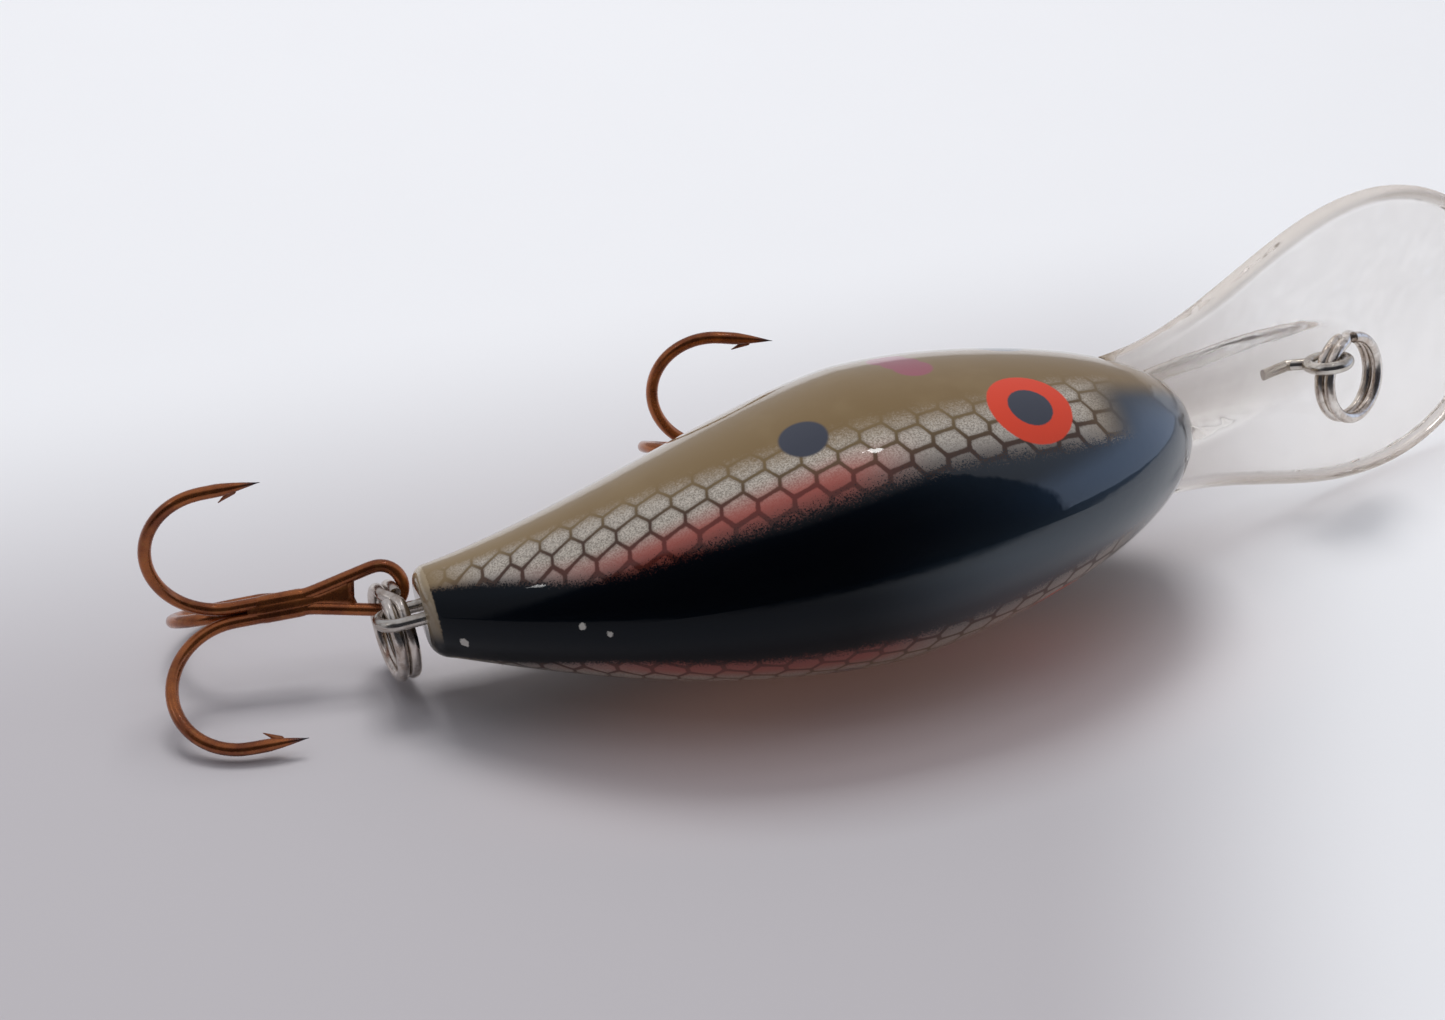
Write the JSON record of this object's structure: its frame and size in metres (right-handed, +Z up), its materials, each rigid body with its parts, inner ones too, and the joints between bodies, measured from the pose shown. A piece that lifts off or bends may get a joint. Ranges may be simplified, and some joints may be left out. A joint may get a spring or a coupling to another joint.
{
  "type": "crankbait lure",
  "caption": "Deep diving crankbait: rounded two-half body, clear paddle lip with a wire line tie, belly and tail treble hooks on split rings, ballast and rattles inside.",
  "frame": {"origin": "centre of the line-tie eye, where a line or snap is attached", "axes": "+X along the lure towards the lip's free end, +Y towards the belly side, +Z up from the table the lure lies on. The lure lies on its right side, rolled 15 degrees about its own length so that its back turns upward, and then pitched 4.9 degrees nose up."},
  "size_m": [0.0977, 0.035, 0.0203],
  "materials": {
    "painted_body": "painted scale pattern under clear gloss, dark back and olive sides",
    "clear_lip": "clear moulded polycarbonate",
    "steel_wire": "bright stainless wire",
    "plated_ring": "nickel plated spring wire",
    "bronze_hook": "bronzed carbon steel wire with dark points",
    "hook_braze": "brazing alloy under the same bronzing",
    "lead_alloy": "dull cast lead alloy",
    "ball_steel": "polished bearing steel"
  },
  "bodies": {
    "lure_body": {"left_body_shell": "painted_body", "right_body_shell": "painted_body", "diving_lip": "clear_lip", "line_tie_wire": "steel_wire", "belly_hook_hanger": "steel_wire", "tail_hook_hanger": "steel_wire", "ballast_weight": "lead_alloy"},
    "tie_ring": {"line_tie_ring": "plated_ring"},
    "belly_ring": {"belly_split_ring": "plated_ring"},
    "belly_treble": {"belly_double_hook": "bronze_hook", "belly_single_hook": "bronze_hook", "belly_hook_braze": "hook_braze"},
    "tail_ring": {"tail_split_ring": "plated_ring"},
    "tail_treble": {"tail_double_hook": "bronze_hook", "tail_single_hook": "bronze_hook", "tail_hook_braze": "hook_braze"},
    "front_rattle": {"front_rattle_ball": "ball_steel"},
    "rear_rattle": {"rear_rattle_ball": "ball_steel"}
  },
  "joints": [
    {"name": "tie_ring_swing", "type": "hinge", "parent": "lure_body", "child": "tie_ring", "pos_m": [0, 0, 0], "axis": [-0.0825, 0.2588, 0.9624], "range_deg": [-190, 2]},
    {"name": "belly_ring_swing", "type": "hinge", "parent": "lure_body", "child": "belly_ring", "pos_m": [-0.0325, 0.00718, -0.00472], "axis": [-0.0825, 0.2588, 0.9624], "range_deg": [-55, 2]},
    {"name": "belly_treble_swing", "type": "hinge", "parent": "belly_ring", "child": "belly_treble", "pos_m": [-0.03209, 0.00844, -0.00645], "axis": [0.1935, 0.8458, -0.4972], "range_deg": [-70, 45]},
    {"name": "tail_ring_swing", "type": "hinge", "parent": "lure_body", "child": "tail_ring", "pos_m": [-0.06458, -0.00202, -0.00499], "axis": [-0.0825, 0.2588, 0.9624], "range_deg": [0, 112]},
    {"name": "tail_treble_swing", "type": "hinge", "parent": "tail_ring", "child": "tail_treble", "pos_m": [-0.06494, 0.00118, -0.00476], "axis": [0.1541, 0.8534, -0.498], "range_deg": [-72, 85]},
    {"name": "front_rattle_slide", "type": "slide", "parent": "lure_body", "child": "front_rattle", "axis": [-0.0825, 0.2588, 0.9624], "range_m": [0, 0.00589]},
    {"name": "rear_rattle_slide", "type": "slide", "parent": "lure_body", "child": "rear_rattle", "axis": [-0.0825, 0.2588, 0.9624], "range_m": [0, 0.00589]}
  ]
}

### Requirements
Sift the material for lines with the string "that". Copy each one found.

### Task response
Write the JSON record of this object's structure: its frame and size in metres (right-handed, +Z up), its materials, each rigid body with its parts, inner ones too, and the joints between bodies, measured from the pose shown. A piece that lifts off or bends may get a joint. Ranges may be simplified, and some joints may be left out. A joint may get a spring or a coupling to another joint.
  "frame": {"origin": "centre of the line-tie eye, where a line or snap is attached", "axes": "+X along the lure towards the lip's free end, +Y towards the belly side, +Z up from the table the lure lies on. The lure lies on its right side, rolled 15 degrees about its own length so that its back turns upward, and then pitched 4.9 degrees nose up."},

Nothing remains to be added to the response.